Historically, cybersecurity was designed to defend human entry points—employees, partners, contractors—using passwords and multi-factor authentication. Today, the explosion of cloud computing, IoT, and microservices means machine identities vastly outnumber human ones. Every service account, API key, certificate, and sensor must have its own secure access. In fact, machine identities can account for as much as 85% of all enterprise identities. The perimeter now consists of a dynamic mesh of machines that require protection and governance.


The Machine Identity Explosion: Drivers and Challenges

Several trends drive this proliferation:

·       Cloud Adoption: Dynamic, ephemeral resources create the need for unique machine identities.

·       DevOps & Automation: Pipeline automation and scripts demand credential management at scale.

·       Microservices Architecture: Applications are fragmented into microservices, multiple endpoints, and access needs.

·       Internet of Things (IoT): Billions of devices autonomously exchanging data require secure identities.

·       API Economy: APIs connect services, demanding robust machine identity governance.


Managing these identities is fraught with risk. Unlike human identities, machine identities are ephemeral and often overlooked. Weak credential management, expired certificates, and over-permissive accounts open the door to breaches and attacks.


IAM’s Blind Spot: The Machine Identity Attack Surface

Traditional IAM solutions focus on humans, neglecting the vast attack surface of machine identities:

·       Credential Sprawl: Difficulty tracking and rotating thousands of machine credentials.

·       Certificate Expiry: Outdated or neglected certificates cause outages or vulnerabilities.

·       Insufficient Privilege Management: Overly broad machine permissions enable lateral movement.

·       Shadow IT: Teams creating machine identities outside official channels reduce visibility.


Attackers exploit these gaps by targeting weak machine credentials—seen in supply chain compromises and ransomware threats.


Zero Trust Architecture: The Foundation for Machine-Centric IAM

Zero trust transforms the way organizations secure their digital assets. Its philosophy—"never trust, always verify"—applies to every connection, human or machine, regardless of where it originates. Here’s how zero trust supports the rethink of IAM around machine identities:

·       Continuous Verification: Every machine identity is authenticated and authorized for every transaction, not just at login or initiation. This dynamic validation reduces the risk of compromised credentials being used undetected.

·       Micro-Segmentation and Least Privilege: Zero-trust architectures segment networks and resources, ensuring that machines can only access the specific assets required for their function. This minimizes the blast radius of breaches and enforces granular entitlement control.

·       Context-Aware Policies: Decisions about access are made based on context—such as machine health, behavior, and risk posture—enabling more nuanced and secure identity governance.

·       Visibility and Monitoring: Zero-trust frameworks demand deep insight into all machine-to-machine interactions. Real-time monitoring and logging provide the detection and response needed for ephemeral, high-volume identity usage.
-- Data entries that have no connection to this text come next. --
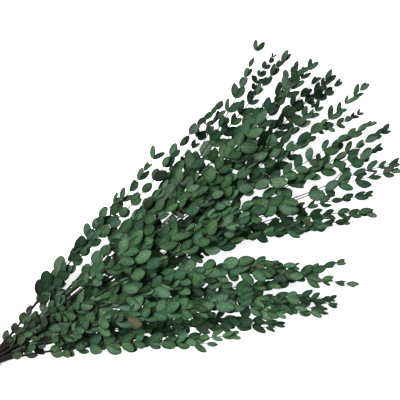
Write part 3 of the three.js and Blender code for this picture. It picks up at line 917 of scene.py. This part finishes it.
def leaf_form(name, arch, fold):
    """A closed blade that is one long and one wide. Its points and faces carry what the finish reads."""
    points, along_values, aside_values, top_values = [], [], [], []

    def point(along, across, side):
        """Adds a point on the upper (1) or lower (-1) face, or on the rim (0), and returns its number."""
        thick = side * LEAF_THICKNESS / 2 * (1 - across**2)
        points.append((along, across * half_width(along), blade_height(along, across, arch, fold) + thick))
        along_values.append(along)
        aside_values.append(across)
        top_values.append(max(side, 0))
        return len(points) - 1

    foot, tip = point(0, 0, 0), point(1, 0, 0)
    upper, lower = [], []
    for along in STATIONS[1:-1]:
        left, right = point(along, -1, 0), point(along, 1, 0)
        upper.append([left, *(point(along, across, 1) for across in COLUMNS[1:-1]), right])
        lower.append([left, *(point(along, across, -1) for across in COLUMNS[1:-1]), right])
    faces, undersides = [], []
    for rows, below in ((upper, False), (lower, True)):
        sheet = [(foot, *pair) for pair in zip(rows[0], rows[0][1:])]
        for row, onward in zip(rows, rows[1:]):
            sheet += [(row[c], onward[c], onward[c + 1], row[c + 1]) for c in range(len(COLUMNS) - 1)]
        sheet += [(tip, *pair) for pair in zip(rows[-1][1:], rows[-1])]
        faces += [face[::-1] for face in sheet] if below else sheet
        undersides += [below] * len(sheet)
    mesh = bpy.data.meshes.new(name)
    mesh.from_pydata(points, [], faces, shade_flat=False)
    for label, values in (("along", along_values), ("aside", aside_values), ("top", top_values)):
        mesh.attributes.new(label, "FLOAT", "POINT").data.foreach_set("value", values)
    mesh.attributes.new("underside", "FLOAT", "FACE").data.foreach_set("value", undersides)
    rim = {foot, tip, *(row[c] for row in upper for c in (0, -1))}
    for mesh_edge in mesh.edges:
        mesh_edge.use_edge_sharp = rim.issuperset(mesh_edge.vertices)
    return mesh


leaf_forms = bpy.data.collections.new("leaf_forms")
for i, (arch, fold) in enumerate((arch, fold) for arch in ARCHES for fold in FOLDS):
    form = bpy.data.objects.new(f"leaf_form_{i}", leaf_form(f"leaf_form_{i}", arch, fold))
    leaf_forms.objects.link(form)

# %% [markdown]
# ## The foliage tree
#
# The tree puts a leaf on each point of a mesh that carries only places. Each point brings the turn,
# the size and the form of its leaf as attributes. The instances are then made real, because the
# export drops instances, and what would reach under the table is pressed flat on it.

# %% Geometry Nodes for the foliage
tree, given = new_tree("leaves on their points", {
    "Leaf forms": "NodeSocketCollection", "Table height": "NodeSocketFloat",
    "Blade thickness": "NodeSocketFloat", "Leaf material": "NodeSocketMaterial"})
forms = add(tree, "GeometryNodeCollectionInfo",
            {"Collection": given["Leaf forms"], "Separate Children": True, "Reset Children": True})
instances = add(tree, "GeometryNodeInstanceOnPoints", {
    "Points": given["Geometry"], "Instance": forms.outputs[0], "Pick Instance": True,
    "Instance Index": on_points(tree, "form", "INT"), "Rotation": on_points(tree, "turn", "QUATERNION"),
    "Scale": on_points(tree, "size", "FLOAT_VECTOR")})
real = add(tree, "GeometryNodeRealizeInstances", {0: instances.outputs[0]})
top = on_points(tree, "top", "FLOAT")
lowest = calculate(tree, "MULTIPLY_ADD", top, given["Blade thickness"], given["Table height"])
where = add(tree, "ShaderNodeSeparateXYZ", {0: add(tree, "GeometryNodeInputPosition").outputs[0]})
height = calculate(tree, "MAXIMUM", where.outputs["Z"], lowest)
pressed = add(tree, "ShaderNodeCombineXYZ", {
    "X": where.outputs["X"], "Y": where.outputs["Y"], "Z": height})
flat = add(tree, "GeometryNodeSetPosition", {"Geometry": real.outputs[0], "Position": pressed.outputs[0]})
finished = add(tree, "GeometryNodeSetMaterial", {"Geometry": flat.outputs[0],
                                                 "Material": given["Leaf material"]})
add(tree, "NodeGroupOutput", {0: finished.outputs[0]})
foliage_tree = tree
print("foliage tree:", len(tree.nodes), "nodes")

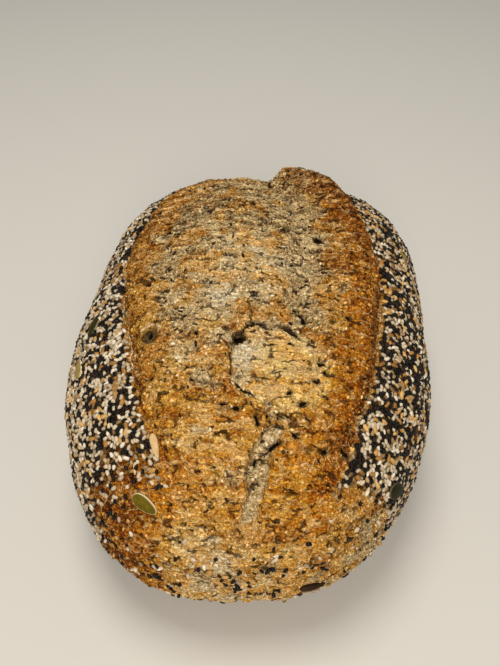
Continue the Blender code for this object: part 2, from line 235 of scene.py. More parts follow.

·       Automated Response and Remediation: Integration with IAM tools allows for automated remediation, such as revoking compromised credentials or adjusting privileges in real time based on observed threats.


By embedding zero trust principles into machine identity management, organizations ensure that every identity—be it a workload, container, or edge device—is rigorously validated and controlled.


Building Machine-Centric IAM for the Zero Trust Era

To truly safeguard modern enterprises, IAM strategies must automate the lifecycle management of machine credentials, enforce least privilege, monitor access continuously, and integrate with zero-trust architectures. Essential components include:

·       Automated creation, rotation, and revocation of machine identities

·       Fine-grained privilege management and policy enforcement

·       Secure storage and transmission of credentials

·       Governance, compliance, and auditability

·       Alignment with zero trust for real-time verification and adaptive response


Conclusion

Machine identity now defines the enterprise perimeter, making traditional IAM approaches obsolete. The combination of machine-centric IAM and zero trust architecture—automating identity life cycles, enforcing least privilege, and continuously validating every transaction—empowers organizations to defeat emerging cyber threats and build a resilient, scalable digital future. Those who adopt these principles today position themselves to thrive in an era defined not by physical boundaries, but by secure, interconnected systems where every identity is trusted—because it is always verified.